Di Canio's appointment as Martin O'Neill's successor last weekend was greeted with a storm of negative headlines about his extremist right-wing political views, but more worrying for Sunderland fans was the decision to thrust a volatile character with no top-flight managerial experience into a relegation dogfight.
The former Lazio and West Ham forward has taken charge of a team in freefall and their situation is even more perilous after a frustrating afternoon in west London extended their winless to nine matches.
Initially it seemed Di Canio was about to mastermind a dream debut as Cesar Azpilicueta's own goal gave Sunderland a deserved lead on the stroke of half-time.
There was no lack of effort from Sunderland, but Di Canio's luck was out as Matthew Kilgallon's bizarre own goal handed Chelsea an equaliser and Branislav Ivanovic netted the winner with a strike he knew little about.
Di Canio now has six games to prove he hasn't been cursed after crossing paths with the Black Cats, while Chelsea go into the final weeks of the season in upbeat mood after securing a third successive win in all competitions.
A gruelling week that started with an FA Cup triumph against Manchester United and featured a Europa League win over Rubin Kazan, ended with the Blues climbing above Tottenham and Arsenal into third place in the Premier League.
All eyes were on Di Canio as he emerged onto the touchline just before kick-off and made a beeline for the Chelsea bench and embraced John Terry, one of the few supportive voices in a torrid week.
Di Canio almost enjoyed the perfect start when Stephane Sessegnon escaped some sloppy marking from Ivanovic and fired into the side-netting from a tight angle in the opening moments.
It was clear Sunderland's players were keen to impress Di Canio, but Craig Gardner was fortunate to escape with only a booking after a lunging foul on Senegal striker Demba Ba.
Di Canio has never been the shy, retiring type and he paced the touchline with trademark intensity, responding with furious, arm-waving reaction when Sessegnon chose the wrong option.
And, with Chelsea alarmingly short of energy and invention, Di Canio's team were rewarded in the 45th minute.
When Adam Johnson curled an inswinging corner to the near post, John O'Shea flicked goalwards and Spanish right-back Azpilicueta responded with a rushed clearance that flashed into the roof of his own net.
Rafael Benitez responded by sending on Fernando Torres for Ba at half-time and the Spanish striker made an immediate impact as Chelsea drew level in the 47th minute.
With his first touch, Torres surged away down the left flank before cutting inside and picking out Oscar with a fine pass.

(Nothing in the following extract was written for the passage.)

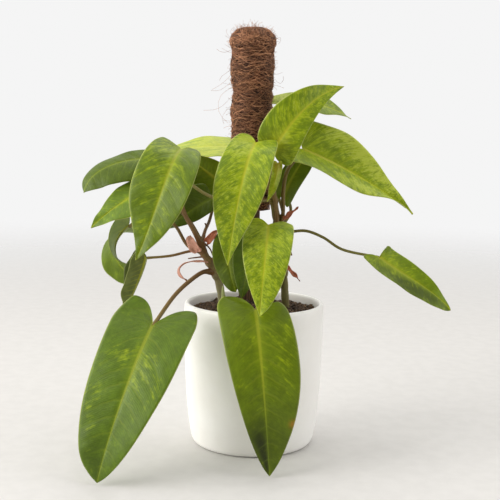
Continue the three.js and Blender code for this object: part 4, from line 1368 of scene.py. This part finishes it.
def wound_strands(draw, count):
    """Strands wound round the sleeve at many slants, weaving over and under, ends tucked in."""
    t = np.linspace(0, 1, STRAND_POINTS)
    low, high = SLEEVE_FOOT + 0.3, SLEEVE_BANDS[-1][0]
    runs = []
    for _ in range(count):
        span = draw.uniform(*WOUND_SPANS) * draw.choice((-1, 1))
        angle = draw.uniform(0, TURN) + span * t
        curl = draw.normal(0, WOUND_CURL)
        curl = curl * np.sin(TURN * (draw.uniform(*WOUND_CURLS) * t + draw.random()))
        start = draw.uniform(low, high + WOUND_STARTS_ABOVE)
        z = start + draw.normal(0, WOUND_SLANT) * span * (t - 0.5) + curl
        z = np.clip(z, low, high + WOUND_ENDS_ABOVE)
        lift = draw.random()
        stand = STRAND_LAYER * lift - WOUND_SUNK + weave(draw, t) - WOUND_TUCK * (2 * t - 1) ** 4
        leant = WOUND_LEAN * np.clip(z - high, 0, None)
        radius = sleeve_radius(np.minimum(z, high), angle) + stand - leant
        points = np.stack([SLEEVE_X + np.cos(angle) * radius, np.sin(angle) * radius, z], -1)
        # Painted shade: a strand that lies in a pinch gets a smaller depth, which its material paints
        # darker.
        middle = float(np.mean(np.minimum(z, high)))
        light = np.interp(sleeve_radius(middle, 0.0), PINCH_RADII, (PAINTED_PINCH_LIGHT, 1))
        runs.append((points, draw.uniform(*WOUND_RADII), lift * light))
    return runs


def cap_strands(draw, count):
    """Strands lying every way over the cap and bending down at its edge."""
    t = np.linspace(-0.5, 0.5, STRAND_POINTS)
    edge = SLEEVE_BANDS[-1][1]
    runs = []
    for _ in range(count):
        heading, turn = draw.uniform(0, TURN, 2)
        reach = draw.uniform(*CAP_LENGTHS)
        away = edge * math.sqrt(draw.uniform(0, 1))
        bow = draw.normal(0, CAP_BOW) * (1 - 4 * t * t)
        x = away * math.cos(turn) + reach * t * math.cos(heading) + bow * math.sin(heading)
        y = away * math.sin(turn) + reach * t * math.sin(heading) - bow * math.cos(heading)
        far = np.hypot(x, y)
        held = np.minimum(far, edge)
        lift = draw.random()
        z = dome_height(held / edge) + STRAND_LAYER * lift - CAP_SUNK + weave(draw, t)
        z = z - np.clip(far - held, 0, CAP_BEND)
        points = np.stack([SLEEVE_X + x * held / far, y * held / far, z], -1)
        runs.append((points, draw.uniform(*CAP_RADII), lift))
    return runs


def loose_hairs(draw, count):
    """Hairs that stand off the sleeve and the cap: short fuzz, and a few long and curled."""
    t = np.linspace(0, 1, HAIR_POINTS)[:, None]
    edge = SLEEVE_BANDS[-1][1]
    runs = []
    for _ in range(count):
        angle = draw.uniform(0, TURN)
        out = np.array([math.cos(angle), math.sin(angle), 0])
        if draw.random() < HAIRS_ON_CAP:
            share = math.sqrt(draw.uniform(0.02, 1))
            root = np.array([SLEEVE_X, 0, dome_height(share)]) + out * share * edge
            rise = unit(out * share + np.array([0, 0, CAP_HAIR_RISE]) + draw.normal(0, CAP_HAIR_STRAY, 3))
            length = min(draw.exponential(CAP_HAIR_EXTRA) + HAIR_SHORTEST, CAP_HAIR_LONGEST)
        else:
            height = draw.uniform(*HAIR_HEIGHTS)
            root = np.array([SLEEVE_X, 0, height]) + out * sleeve_radius(height, angle)
            along = np.array([-out[1], out[0], 0]) * draw.choice((-1, 1))
            lean = out * SIDE_HAIR_LEAN + along * SIDE_HAIR_LEAN
            rise = unit(lean + draw.normal(0, SIDE_HAIR_STRAY, 3))
            length = min(draw.exponential(SIDE_HAIR_EXTRA) + HAIR_SHORTEST, SIDE_HAIR_LONGEST)
        curl = unit(np.cross(rise, draw.normal(0, 1, 3)))
        bend = draw.uniform(*HAIR_BENDS) * length
        points = root - rise * HAIR_ROOT + rise * length * t + curl * bend * t * t
        points[:, 2] = np.minimum(points[:, 2], HAIR_TOP)
        runs.append((points, draw.uniform(*HAIR_RADII), 1.0))
    return runs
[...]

The Brazilian's woeful first touch allowed Simon Mignolet to save, but the rebound cannoned off the goalkeeper's leg onto Kilgallon, who could only watch in despair as the ball hit his leg and trickled into the unguarded net.

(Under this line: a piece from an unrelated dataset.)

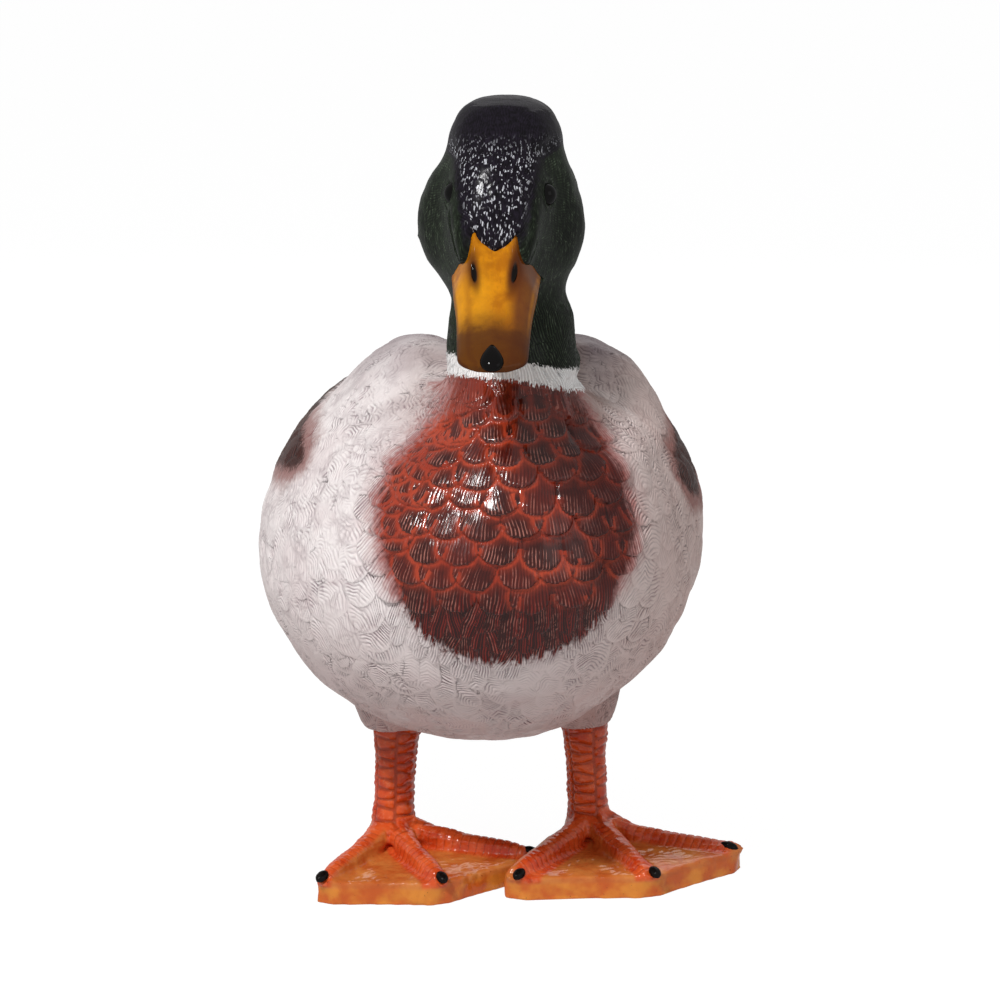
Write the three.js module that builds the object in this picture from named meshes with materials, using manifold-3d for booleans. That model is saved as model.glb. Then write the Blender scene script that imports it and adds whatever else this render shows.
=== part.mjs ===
// A mallard drake, standing: a life-size ornament cast in resin and painted, with set-in eyes.
// Millimetres, +Z up. The duck faces -Y and its left side is +X. The origin is on the ground,
// under the middle of the figure's bounding box.
//
// Trunk, neck and head are one long form, a row of cross-sections from the tail to the bill,
// parted by thin plane cuts into the pieces that a person would name. Wings, tail, legs and
// bill are laid against that form and cut back from it.
import * as THREE from "three";
import { mergeVertices } from "three/addons/utils/BufferGeometryUtils.js";
import Module from "manifold-3d";

const wasm = await Module();
wasm.setup();

// ---- Driving dimensions -------------------------------------------------------------------

const GAP = 0.3; // the parting cut between two neighbouring pieces

const TRUNK = { front: -150, rear: 165, belly: 66, back: 232, half: 95 };
const HEAD = { chin: 268, crown: 343, brow: -132, nape: -48, half: 24 };
const NECK = { y: -83, collar: 229, half: 28, waist: 25, lean: 6, headLean: 3, turn: 10 };
const BILL = { y: -119, z: 274, length: 66, slope: 27, half: 17.8, tipHalf: 13, height: 21 };
const EYE = { radius: 4.2, at: [20, -111, 306], sink: 2.4 };
const NAIL = { share: 0.91, half: 5.3, halfLength: 6.6, halfHeight: 3.8, rise: 2 };
const WING = { thickness: 4, sink: 6, frontShift: -0.012, rearShift: 0.02 };
const PRIMARY = { half: 13, tipHalf: 3.5, halfThickness: 2.6, tip: [19, 178, 188] };
const TAIL = { root: 138, tip: 222, z: 171, lift: 13, rootHalf: 26, half: 43, droop: 9 };
const FEATHER = { count: 9, scallop: 5, halfThickness: 3, tipHalfThickness: 1.3 };
const CURL = { y: 168, z: 180, radius: 9, turn: 300, half: 2.4, tipHalf: 1.5, spread: 6.5 };
const LEG = { spread: 91, x: 5, y: -12, hips: 84, top: 86 };
const SHANK = { radius: 8.6, ankle: 10.5, hip: 12, depth: 1.08, low: 2 };
const FOOT = { turn: 16, spread: 49, slab: 8.5, ankle: 21, heel: 9, webInset: 0.88 };
const TOE = { outer: 62, middle: 61, inner: 65, radius: 4.6 };
const CLAW = { radius: 2.6, length: 8, dip: 0.35, rise: 2 };
const HIND = { reach: 24, z: 3.6, root: 6, tip: 4 }; // the small toe at the back of the foot
const FAR = 200; // half the side of a cutting block, past the whole figure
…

Di Canio hardly had time to digest that misfortune when Sunderland fell behind to another moment of rank bad luck eight minutes later.
David Luiz's shot from the edge of the area was struck with power, but appeared to lack the accuracy to beat Mignolet, until Serbian defender Ivanovic stuck a leg out and inadvertantly diverted past the wrong-footed keeper.
The fates were conspiring against Di Canio and, despite their game efforts, Sunderland lacked the cutting edge to salvage the situation.